Exercise instructions:
Scan the material for the word "materials", and copy each line where it shows up.

Dataset content:
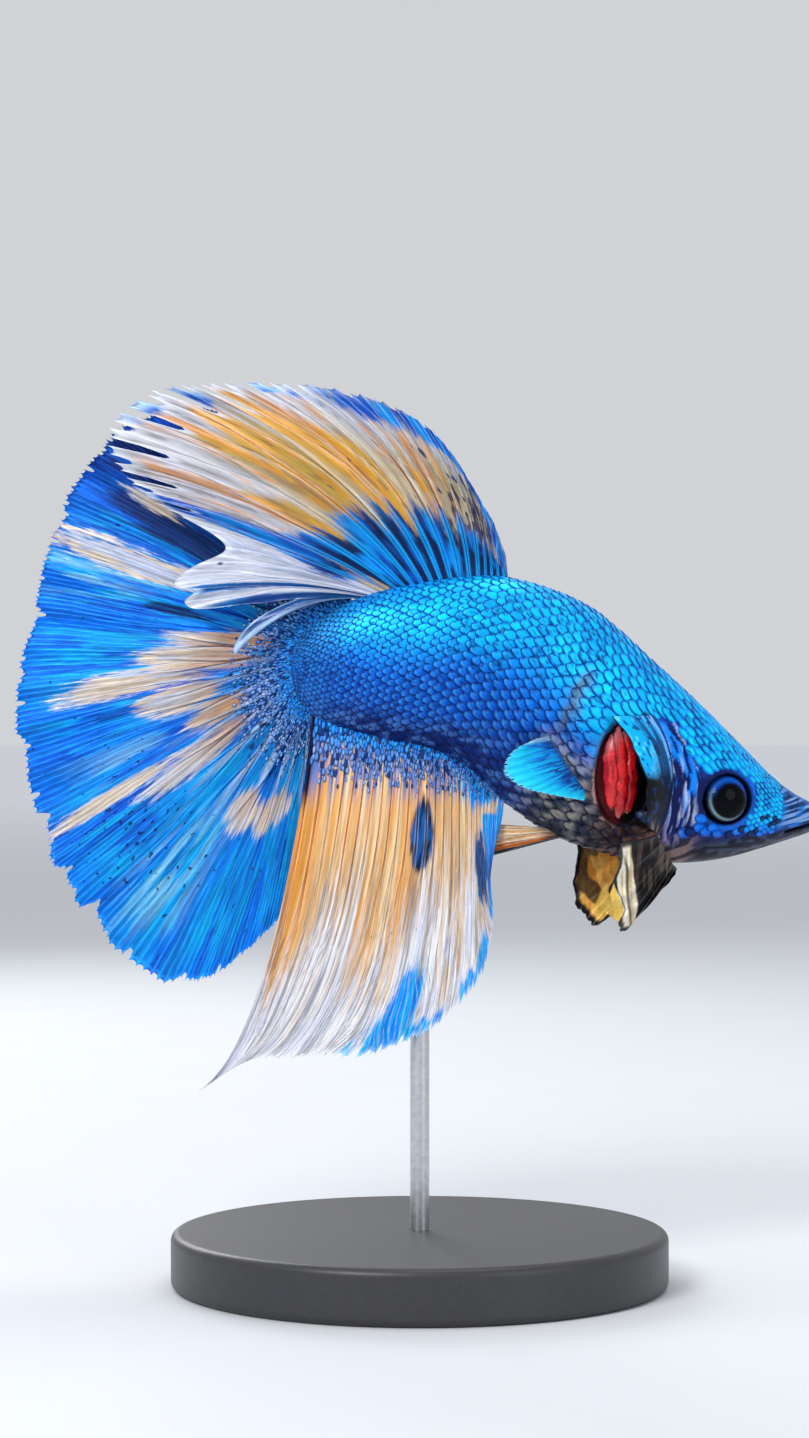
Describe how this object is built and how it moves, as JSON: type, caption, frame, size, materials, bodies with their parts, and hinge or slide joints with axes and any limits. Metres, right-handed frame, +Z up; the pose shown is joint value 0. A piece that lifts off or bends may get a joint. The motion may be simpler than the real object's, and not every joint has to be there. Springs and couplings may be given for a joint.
{
  "type": "halfmoon betta fish model",
  "caption": "Life-size still model of a flaring halfmoon betta fish, fins spread and gill covers open, held over a round base by a thin rod.",
  "frame": {"origin": "centre of the stand base's underside, on the floor", "axes": "+X towards the fish's snout, +Y away from its right flank, +Z up; the right flank faces -Y"},
  "size_m": [0.0607, 0.036, 0.0654],
  "materials": {
    "skin": "moist scaled skin, cyan-blue scales with navy edges, satin gloss",
    "dorsal_fin": "thin rayed membrane, cream and gold streaks with blue at the front",
    "caudal_fin": "thin rayed membrane, blue with pale rays and peach streaks",
    "anal_fin": "thin rayed membrane, orange-peach to white, blue at the lower front",
    "pectoral_fin": "thin rayed membrane, cyan",
    "pelvic_fin": "thin rayed membrane, peach with a darker edge",
    "gill_cover": "smooth skin over bone, cyan with a black rim",
    "gill": "wet crimson gill",
    "beard": "folded membrane, black with orange and cream parts",
    "eye": "clear glossy eye, black pupil, blue iris with a thin pale ring",
    "stand_base": "matt dark disc with a rounded edge",
    "stand_rod": "satin steel"
  },
  "bodies": {
    "root": {"head": "skin", "trunk": "skin", "tail_stem": "skin", "lower_jaw": "skin", "dorsal_fin": "dorsal_fin", "caudal_fin": "caudal_fin", "anal_fin": "anal_fin", "pectoral_fin_right": "pectoral_fin", "pectoral_fin_left": "pectoral_fin", "pelvic_fin_right": "pelvic_fin", "pelvic_fin_left": "pelvic_fin", "gill_cover_right": "gill_cover", "gill_cover_left": "gill_cover", "gill_right": "gill", "gill_left": "gill", "beard_right": "beard", "beard_left": "beard", "eye_right": "eye", "eye_left": "eye", "stand_base": "stand_base", "stand_rod": "stand_rod"}
  },
  "joints": []
}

Correct response:
Describe how this object is built and how it moves, as JSON: type, caption, frame, size, materials, bodies with their parts, and hinge or slide joints with axes and any limits. Metres, right-handed frame, +Z up; the pose shown is joint value 0. A piece that lifts off or bends may get a joint. The motion may be simpler than the real object's, and not every joint has to be there. Springs and couplings may be given for a joint.
  "materials": {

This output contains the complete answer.